According to the high court, New York State may continue to enforce that new statutory scheme banning firearms from the aforementioned “sensitive places” pending resolution of ongoing litigation over the law, rejecting an emergency request from gun owners in the state to overturn a lower court's refusal to halt its implementation.
The decision was not entirely unexpected, given that the 2nd Circuit Court of Appeals is still in the midst of its review of the matter, and it is customary for the Supreme Court not to intervene at such a juncture, but that is not to say that the panel would always decline to seize the opportunity weigh in on the case.
Indeed, based on a letter attached to the high court's order and signed by Justices Alito and Thomas, there is a decent chance that the law could indeed be subject to Supreme Court review at some point, given the “novel and serious questions” under the First and Second Amendments that the two believe the New York law to pose.

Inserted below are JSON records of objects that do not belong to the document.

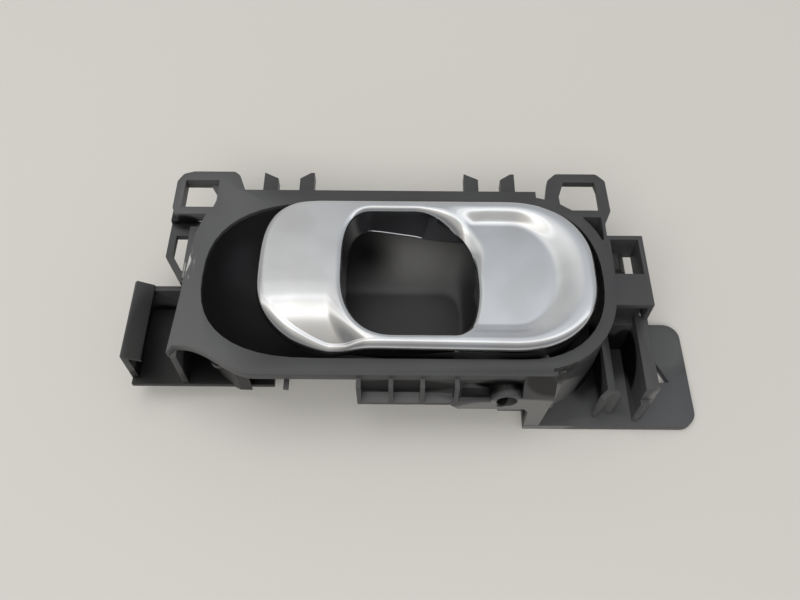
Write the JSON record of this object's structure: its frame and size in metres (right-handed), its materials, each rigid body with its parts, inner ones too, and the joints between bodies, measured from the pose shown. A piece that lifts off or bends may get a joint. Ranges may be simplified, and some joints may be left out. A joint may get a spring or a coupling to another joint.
{
  "type": "car interior door handle",
  "caption": "Pull lever with ring-shaped window and thumb dish, hinged in an oval finger bowl on a moulded clip-in bracket.",
  "frame": {"origin": "middle of the overall box in X and Y, on the surface that the handle lies on", "axes": "+X along the handle from the grip to the hinge, +Y up the door, +Z out of the door into the cabin"},
  "size_m": [0.171, 0.0778, 0.035],
  "materials": {
    "carrier_plastic": "fine-grained dark grey moulding",
    "bowl_plastic": "smooth black moulding, soft sheen",
    "satin_chrome": "satin chrome plating",
    "inner_plastic": "black resin",
    "steel": "zinc-plated steel",
    "stop_rubber": "soft black rubber"
  },
  "bodies": {
    "housing": {"carrier": "carrier_plastic", "finger_bowl": "bowl_plastic", "hinge_pin": "steel", "pin_clip": "steel", "bush_upper": "inner_plastic", "bush_lower": "inner_plastic", "return_spring": "steel", "closed_stop_upper": "stop_rubber", "closed_stop_lower": "stop_rubber", "open_stop": "stop_rubber", "bowl_screw_1": "steel", "bowl_screw_2": "steel", "bowl_screw_3": "steel"},
    "lever": {"lever_cover": "satin_chrome", "grip_back": "inner_plastic", "hinge_bracket": "inner_plastic", "lever_screw_1": "steel", "lever_screw_2": "steel", "lever_screw_3": "steel"}
  },
  "joints": [
    {"name": "lever_hinge", "type": "hinge", "parent": "housing", "child": "lever", "pos_m": [0.037, -0.0033, 0.024], "axis": [0, 1, 0], "range_deg": [0, 30], "stiffness_Nm_per_rad": 0.15, "springref_deg": -28.65, "deforming": ["return_spring"]}
  ]
}
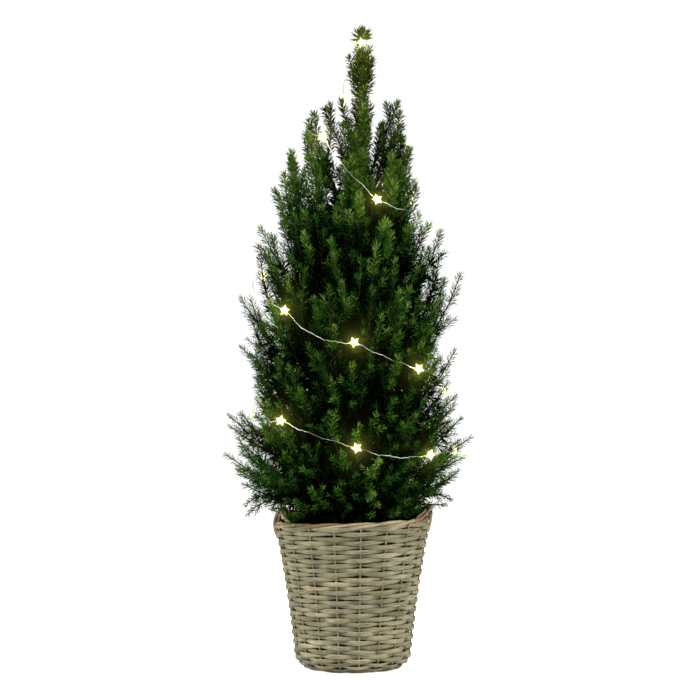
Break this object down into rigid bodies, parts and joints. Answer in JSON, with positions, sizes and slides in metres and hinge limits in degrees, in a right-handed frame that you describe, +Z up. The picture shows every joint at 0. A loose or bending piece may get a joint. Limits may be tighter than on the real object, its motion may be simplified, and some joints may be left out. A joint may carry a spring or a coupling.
{
  "type": "potted alberta spruce",
  "caption": "Narrow cone-shaped dwarf white spruce, needled from top to foot, growing in a round woven willow basket with a twisted border and two low ears.",
  "frame": {"origin": "middle of the basket's flat underside, on the surface that it stands on", "axes": "+Z up along the plant, +X towards the right-hand ear, -Y towards the side that is looked at"},
  "size_m": [0.3177, 0.3177, 0.8375],
  "materials": {
    "willow": "weathered split willow, matt",
    "border_willow": "round willow rods, slightly glossy",
    "compost": "moist dark crumb",
    "bark": "rough scaly bark",
    "needles": "short waxy green needles"
  },
  "bodies": {
    "root": {"basket": "willow", "border": "border_willow", "compost": "compost", "ear_left": "border_willow", "ear_right": "border_willow", "leader_needles": "needles", "lower_needles_back": "needles", "lower_needles_back_left": "needles", "lower_needles_back_right": "needles", "lower_needles_front": "needles", "lower_needles_front_left": "needles", "lower_needles_front_right": "needles", "lower_needles_left": "needles", "lower_needles_right": "needles", "middle_needles_back": "needles", "middle_needles_back_left": "needles", "middle_needles_back_right": "needles", "middle_needles_front": "needles", "middle_needles_front_left": "needles", "middle_needles_front_right": "needles", "middle_needles_left": "needles", "middle_needles_right": "needles", "skirt_needles_back": "needles", "skirt_needles_back_left": "needles", "skirt_needles_back_right": "needles", "skirt_needles_front": "needles", "skirt_needles_front_left": "needles", "skirt_needles_front_right": "needles", "skirt_needles_left": "needles", "skirt_needles_right": "needles", "spire_needles_back": "needles", "spire_needles_front": "needles", "spire_needles_left": "needles", "spire_needles_right": "needles", "trunk": "bark", "upper_needles_back": "needles", "upper_needles_back_left": "needles", "upper_needles_back_right": "needles", "upper_needles_front": "needles", "upper_needles_front_left": "needles", "upper_needles_front_right": "needles", "upper_needles_left": "needles", "upper_needles_right": "needles"}
  },
  "joints": []
}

In addition, the duo noted that the decision by the court not to involve itself at this point was not indicative of the panel “expressing any views on the merits” of the matter but was instead rendered in order to “reflect respect for the 2nd Circuit's procedures in managing its own docket.”
Furthermore, the pair suggested that those who sought to temporarily block enforcement of the law “should not be deterred by today's order from again seeking relief,” if the lower courts do not adjudicate the matter promptly or provide an explanation for undue delay.
According to South Texas College of Law professor Josh Blackman, the decision to let the appeals court continue on its path for the time being was perhaps an acknowledgment of the recent nature of the Bruen precedent, and he added, “So, I think what Alito was saying is, yes, this will take some time to work its way through the system, but the 2nd Circuit should be very mindful that they can't just sort of ignore [Bruen]; they have to sort of grapple with its decision.”
Blackman further opined that “if the 2nd Circuit completely botches Bruen, the Supreme Court may intervene early. So, I think there's an incentive for the 2nd Circuit to take very carefully what's in Bruen and not just sort of rely on old precedents.”
New York Democrat Gov. Kathy Hochul lauded the high court's restraint thus far, saying, as the AP noted, “I'm pleased that this Supreme Court order will allow us to continue enforcing the gun laws we put in place to do just that.”
“We believe that these thoughtful, sensible regulations will help to prevent gun violence,” Hochul added.
New York is not the only Democrat-led state to attempt legislative workarounds in the wake of Bruen, with New Jersey Gov. Phil Murphy (D) having signed into law late last year provisions designed to transform the way concealed carry permits would be granted in the state, to require those carrying handguns to purchase liability insurance and to prohibit citizens from carrying firearms in a host of public places, including libraries, museums, bars, and more.
Earlier this month, as The Hill reported, U.S. District Judge Renee Marie Bumb halted enforcement of certain parts of New Jersey's law, declaring it highly unlikely that they would withstand constitutional scrutiny, particularly in light of Bruner, but whether the 2nd Circuit Court of Appeals will ultimately act in similar fashion regarding New York's law, only time will tell.